26 août 2005
Entrée rétroactive du 26 août, de retour à F. Le
Entrée rétroactive du 26 août, de retour à F.
Le cinq août : arrivée progressive de ma paresse estivale et scripturale...
Mercredi, on est allés écouter Bernard M. chanter des chansons de Jean Ferrat dans la cour du presbytère de Robiac. Le chanteur a une belle voix puissante et chaude qui rappelle celle de Jean Ferrat. Le Mistral, indomptable est de la partie et Bernard M. doit attacher toutes ses feuilles avec des élastiques, mais le vent parvient à lui en arracher quelques unes, faisant semblant de s'essoufler pendant quelques minutes pour revenir d'un seul coup avec une force décuplée. Les vieilles pierres de l'église, le soir qui tombe et le ciel qui s'étoile peu à peu, le bruit rageur du Mistral dans le feuillage du gros platane sanscesse décoiffé, ébourriffé, ratissé dans tous les sens...
Lundi, on a enterré Camille. Je ne connaissais pas Camille, mais je crois que c'était la vieille dame qui faisait chaque soir le tour du village avec son petit chien blanc. Il a dédié la soirée, et plus particulièrement la chanson :"tu aurais pu vivre encore un peu " à Camille, présente au presbytère deux semaines plus tôt, sous la terre à présent. Bye-bye Camille, tu aurais pu vivre encore un peu. Dans un village, la mort ne passe pas encore tout à fait inapercue.
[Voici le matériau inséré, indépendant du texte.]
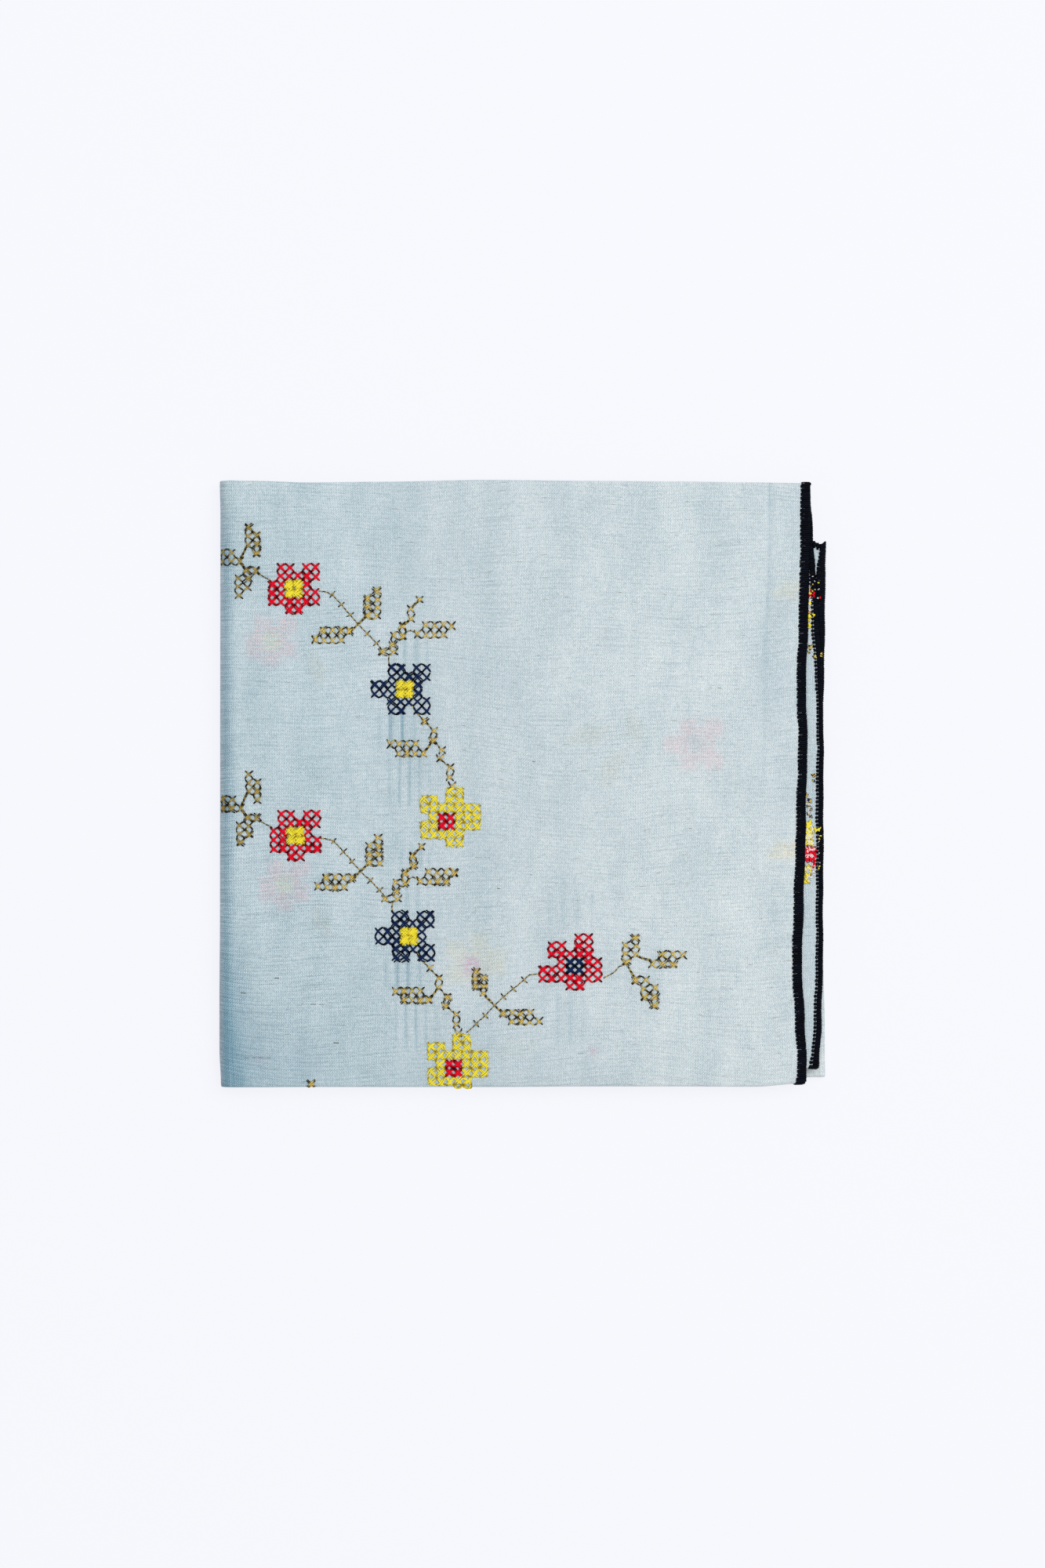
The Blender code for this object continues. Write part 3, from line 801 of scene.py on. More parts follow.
def tangle_stitches(stitches):
    chance = stitches.chance
    for tangle in TANGLES:
        width = WHITE_TANGLE_THREAD if tangle.colour == "white" else TANGLE_THREAD
        lift = TANGLE_LIFTS[tangle.colour] + OVER_BAND * tangle.over
        for _ in range(tangle.threads):
            x = chance.uniform(tangle.left, tangle.right)
            middle = np.array([x, chance.uniform(tangle.foot, tangle.top)])
            angle = chance.choice([-1, 1]) * math.radians(45) + chance.normal(0, 0.35)
            reach = tangle.length / 2 * chance.uniform(0.6, 1.15)
            step = np.array([math.cos(angle), math.sin(angle)]) * reach
            lean = chance.normal(0, 0.18, 2)
            stitches.add(tangle.colour, middle - step, middle + step, width, arch=lift,
                         leans=(step * 2 / 3 + lean, -step * 2 / 3 + lean), drop=-0.05)


# Overlock: stitches along the edge, each with two threads from one hole round the raw edge
STITCH_PITCH = 1.25
BAND_DEPTH = 2.55
RIB = table(
    "depth along lift out width", (BAND_DEPTH, 0.1, 0.1, 0, 0.48), (2.38, 0.26, 0.23, 0, 0.62),
    (2.1, 0.31, 0.27, 0, 0.7), (1.2, 0.31, 0.3, 0, 0.7), (0.25, 0.31, 0.27, 0.1, 0.7),
    (-0.17, 0.31, 0, 1, 0.68), (0.25, 0.31, -0.27, 0.1, 0.68), (1.52, 0.31, -0.28, 0, 0.66),
    (1.8, 0.16, -0.22, 0, 0.34), (2.08, 0.31, -0.24, 0, 0.66), (2.32, 0.24, -0.2, 0, 0.52),
    (BAND_DEPTH, 0.06, -0.08, 0, 0.4),
)
RIB_THICKNESS = 0.27
RIB_SLANT = 0.18
# Shade of the ribs, from 0 to 1: the mean and how much it varies
RIB_SHADE = (0.45, 0.28)
RIB_SIDES = 5

# One broad thread a stitch, for the stretches that lie between other layers
BROAD_RIB = tuple(point._replace(along=0.0, width=1.1) for point in RIB[1:-1:2] + RIB[-2:-1])
BROAD_RIB_SIDES = 4

# How deep the stitches reach from the near end, as a share, along it from the hem of layer 3
DEPTH_COLUMNS = "distance right_side wrong_side"
NEAR_END_DEPTHS = table(
    DEPTH_COLUMNS, (0, 0.62, 0.8), (3.5, 0.68, 0.8), (8, 0.88, 0.8), (12, 1.08, 0.8), (20, 1.08, 0.8),
    (160, 1, 0.8), (169.2, 1.1, 1.1), (171, 1.1, 1.15), (175, 1, 0.9), (200, 1, 0.8), (222, 1, 0.76),
    (256, 1, 0.84), (276, 1, 0.72), (288, 1, 0.64), (305, 1, 0.9), (355, 1.1, 1), (362, 1.1, 1),
    (385, 1.06, 0.8), (440, 1.03, 0.8), (480, 1.1, 0.8), (516, 1.12, 0.8), (543, 1.04, 0.8), (547, 1.2, 1.1),
    (550, 1.1, 1.1), (556, 1, 0.8), (702, 1, 0.8),
)
EVEN_DEPTHS = table(DEPTH_COLUMNS, (0, 1, 1), (1000, 1, 1))
HEM_DEPTHS = table(DEPTH_COLUMNS, (0, 0.86, 0.86), (1000, 0.86, 0.86))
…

A un moment, il a dit en riant :"Celle-la, je suis sûr que vous la connaissez pas! tout en jouant les premiers accords et tout l'auditoire s'est mis à chanter tout seul :
Ils quittent un à un le pays
Pour s'en aller gagner leur vie
Loin de la terre où ils sont nés"
Ils n'étaient pas tout à fait dans le rythme, mais pas un seul qui ignore les paroles. La chanson des Cévennes et du Vivarais.... ceux qui l'ont quitté le pays, ne l'ont presque jamais fait volontairement. Près d'Aujac, nous avions rencontré ce vieux Monsieur qui avait passé sa vie active à Marseille et qui était revenu au village pour s'occuper de "deux chèvres et puis quelques moutons" qui ne lui donneraient jamais assez pour survivre mais dont il était heureux de s'occuper enfin, maintenant que la vie à la ville était terminée. Le berger ex-hippie de Montagnac, qui possède pourtant un paquet de brebis nous avait dit aussi qu'il était obligé de vivre du RMI.
Des gens me demandent si je ne m'ennuie pas dans cette campagne ("Vous vous languissez?" disent-ils ici, ce joli verbe qu'on emploie peu dans le Nord.) Au musée PAB à Ales, (Pierre André Benoit, imprimeur et copain de maints poètes et artistes du 20ème siècle et lui même poète), cette phrase, qui est ma réponse :
"Rien n'est assez regardé
Jamais l'oeil ne perce tout le mystère
Plus il se glisse en vrille
Plus vive est la sensation d'une découverte."
Je ne me lasse pas de regarder (et d'écouter). C'est pour cela que j'écris peu. Chaque soir, du balcon, le spectacle de minute en minute n'est jamais le même.
le 13 août
Enfants de Marseille
Poulbots méridionnaux
Aux grands yeux de faons
Ourlés de franges sombres
Aux peaux de pain d'épice
De pain brûlé,
De réglisse.
Glissés dans leur poussette
Entassés dans les bus
Trottinant sur de maigres trottoirs
Barbotant dans l'eau glacée des calanques
Chantant à voix forte et rythmée
"Je suis le monde entier
C'est moi le monde!"
Plongeant dans l'eau douteuse du port
Et s'ébrouant comme jeunes chiens
Ou laissant perler les gouttes claires sur la peau caramélisée.
Regards confiants de tous petits qui quêtent l'amour des grands
Rire perlé d'une gamine
Enfants heureux, dans l'instant
Enfants sans famine
Enfants qui ne sautent pas sur des mines.